Our sound designer complains that hrtf-filtered sounds get dimmer, flatter, less vibrant and less juicy.
Are there any alternative HRTFs that don't disturb the sound so much? Or maybe the right way to go is to preprocess sounds for compensation?

You shouldn't really preprocess the sounds to compensate, as there's no guarantee that HRTF will be used. A different HRTF can be used with different frequency characteristics, causing the compensation to fail. Whether or not the HRTF "disturbs" the sound depends on the person and expectation. If you expect a sound to sound exactly as it was authored, any HRTF will make it sound off since the purpose is to simulate the sound coming from an external point, where it's influenced by time (phase) and the ears and head (attenuating and boosting various frequencies, dependent on the size and shape of things), as if it was being played from a speaker somewhere around the listener. Though even if you are expecting that kind of "external quality" to the sound, the perception can be influenced by how well the HRTF aligns with the given listener; since HRTF models how the sound is influenced by the ears and head, the ideal response will be different for everyone. The closer the model is to the given listener, the better it will come across to the listener.

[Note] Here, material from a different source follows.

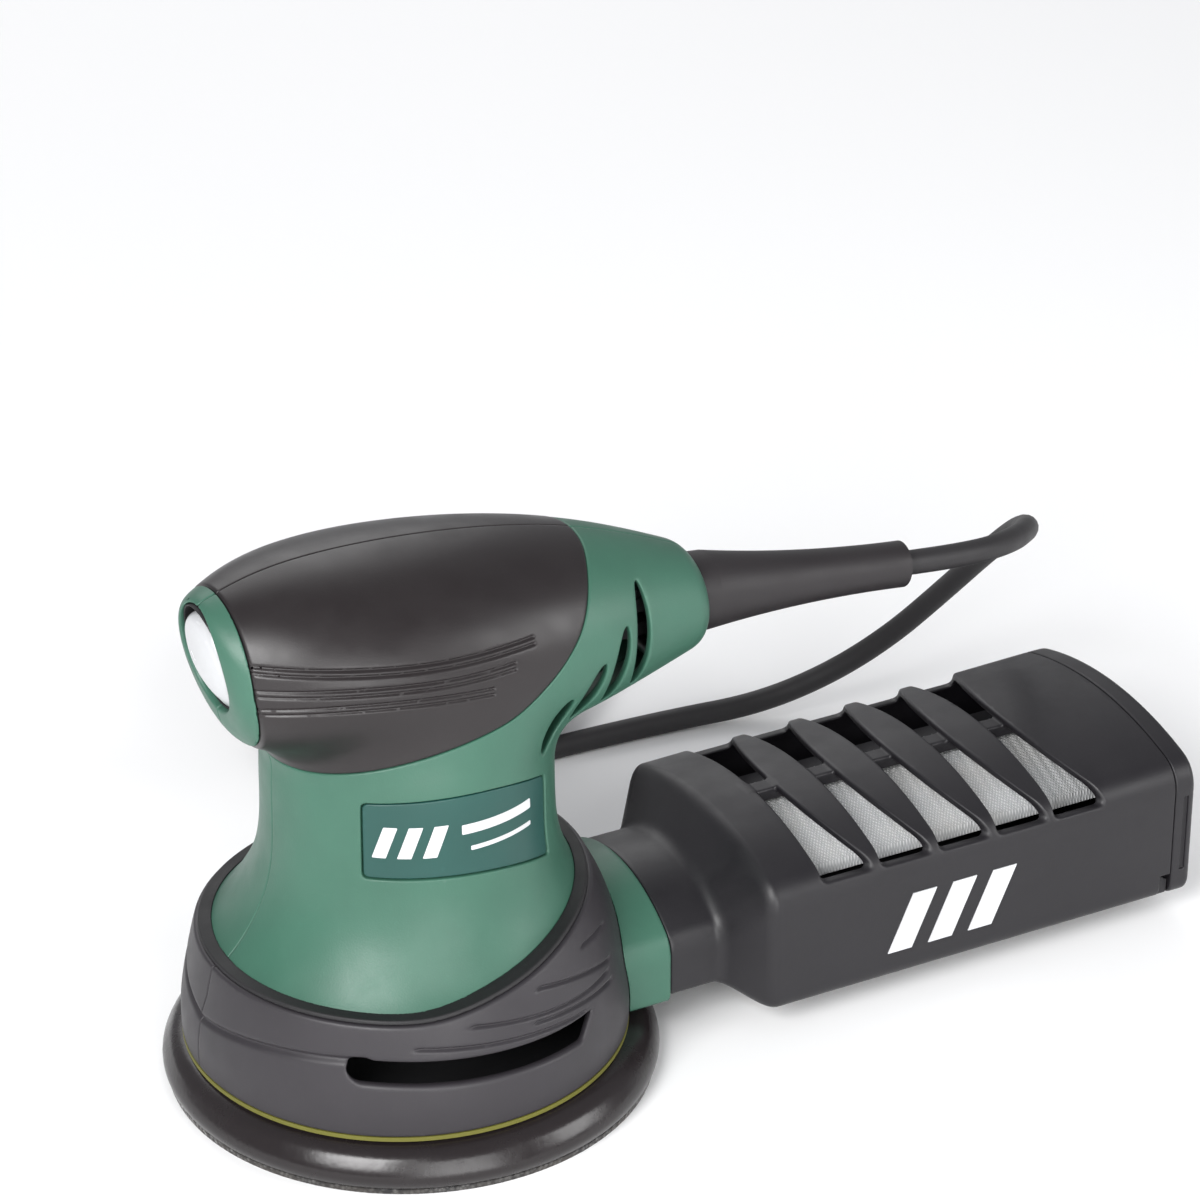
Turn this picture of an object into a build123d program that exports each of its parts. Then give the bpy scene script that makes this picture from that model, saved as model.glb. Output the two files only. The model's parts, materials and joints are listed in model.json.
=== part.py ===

The MIT KEMAR model is generally thought of the standard, a decent generic starting point with a very permissive license. Though it is quite old at this point (made in the late 90s, IIRC), and there could well be better generic HRTFs out there. I'm always on the lookout for something better with an acceptable license, though given how personal HRTFs can be, "better" can be hard to quantify in a general scale.

Thank you very much!
I have no more questions on this topic.